Author: Chris Burand
Just because an independent agency places more business with one company rather than another does not mean anything nefarious is occurring such as unethically steering business. Even if the insurance company benefiting the most pays the most, this does not mean anyone is doing anything wrong. But to people willing to jump to conclusions, it could appear that way.
Many years ago, scientists discovered "canals" on Mars and some scientists then concluded life must have once existed there. Appearances though are often deceiving.
Just because an independent agency places more business with one company rather than another does not mean anything nefarious is occurring such as unethically steering business. Even if the insurance company benefiting the most pays the most, this does not mean anyone is doing anything wrong. But to people willing to jump to conclusions, it could appear that way.
It is quite possible the insurance company currently has the best rates, the best product, or the best service. The latter is the one we risk losing sight of most often and the one that is most difficult to track. Several proposed regulations have effectively charged agencies with the duty to place insureds with the best possible insurer, all things considered. This is obviously a judgement call. Here are just a few things to consider:
1. Could the best company for a client be one that charges more? Absolutely. What good is a low price if:
a. The company with the low price has poor claims service?
b. Is a "B" rated carrier versus an "A" rated carrier?
c. Has worse coverage?
2. Could the best company for a client provide less coverage? Absolutely. What good is "better" coverage if:
a. The "better" coverage is superficial, rarely used, and comes with a high price?
b. The "better" coverage is provided by a low rated carrier?
c. The "better" coverage is provided by a company that fights tooth and nail on all but the most obvious claims?
d. If the "better" coverage is provided by a highly rated but non-admitted carrier?
3. Could the best company for a client be one that is not rated any higher than the competitor, have a higher price, and comparable but not better coverages? Absolutely! There are many situations when a higher price makes sense even if no other tangible advantages exist. For example:
a. If the agency has a much better relationship with the higher priced company, they have a better chance of helping the client in tough situations. Personally, I would never want my policies to be placed with a carrier with whom my agent does not have strong relationships.

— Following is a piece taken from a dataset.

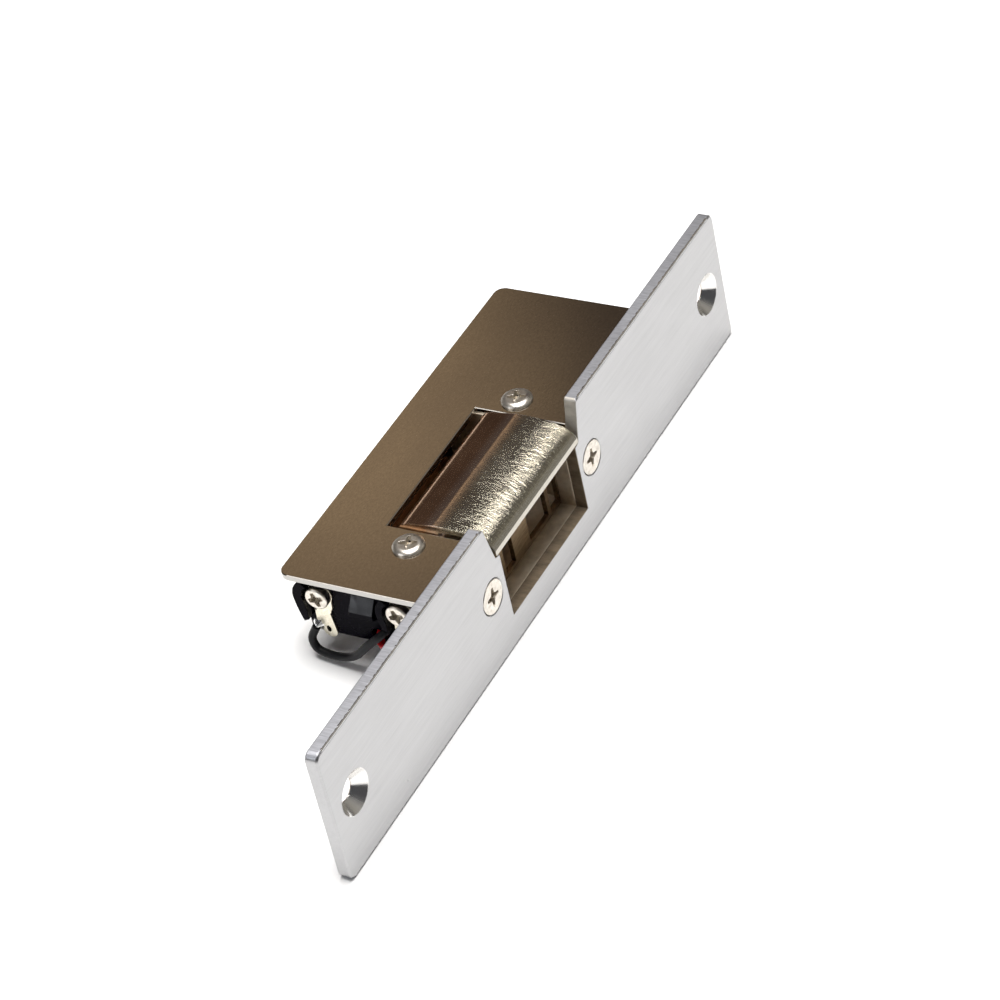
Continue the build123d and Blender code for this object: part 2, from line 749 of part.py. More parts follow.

b. Better claims service is key. Even if I pay 10% more for ten years, one difficult claim paid by a company with good claim service and I will get all my money back and more. Unfortunately, our industry does not have a "J.D. Powers" claims service survey but every agent knows which of their companies have good claims service and which have poor claims service.
4. Could it be in the customer's best interest to pay a higher price even if everything else is equal? Absolutely!
a. Insurance company rates are very fluid relative to one another. There are approximately 900 P&C carriers so even if they all only changed rates one time per year, every working day would see approximately four or five new sets of rates take effect. So it is unlikely any single company is going to have the best rates every year. Therefore, to get the best rate every year means a customer would likely have to change companies every year.
A customer’s best interest is not well served changing companies every year unless they never expect to have a claim. If they think they might eventually have a claim, it pays to have a history with the insurance company paying the claim. Having a good history with one company can result in getting insurance renewed, better claims service, and even better pricing (particularly in commercial lines).
b. Companies sometimes charge customers too little, especially in a soft market and especially in commercial lines. Why is too little a problem? Because then the loss ratio is going to be too high and insurance companies too often place the blame on the client when in reality, they should have initially charged a higher price.
c. Weak companies and new companies (which have a much higher statistical rate of failure) often offer very low introductory prices just to get business. Once the business is written, rates may increase very significantly the following year. At that point, depending on current market conditions, it may not always be possible, or it may be very difficult, to move the account.
While many people would say the industry has proven consumers should not trust it, most insurance agents are professionals that work hard for their clients. As cited in a wonderful article regarding agency responsibilities (Douglas Richmond, "Insurance Agent and Broker Liability," Tort Trial & Insurance Practice Law Journal, Fall 2004), in Weisblatt v. Minnesota Mutual Life Insurance Company, the court explained:
"As in every other business, an insurance agent’s primary enterprise is to sell insurance, a vocation no adult consumer would confuse with a religious order. Concomitantly, a reasonable buyer of insurance (or any other product) must, at peril of caveat emptor, act as a reasonable consumer, e.g., research her needs from multiple sources and price-shop for policies. While a good insurance agent will pay careful attention to the insured’s needs in structuring a proposed policy, he does so not out of a special duty to act for the consumer’s exclusive benefit, but rather out of a duty to his employer-and to his own self-interest-to sell its products as successfully as possible."
Maybe life really does exist on Mars. But now that methane has been discovered there, does that definitely mean it has an organic source? Things are not often as they may appear. Similarly, just because an insured does not always get the lowest price, does not mean an agent has taken advantage of the insured.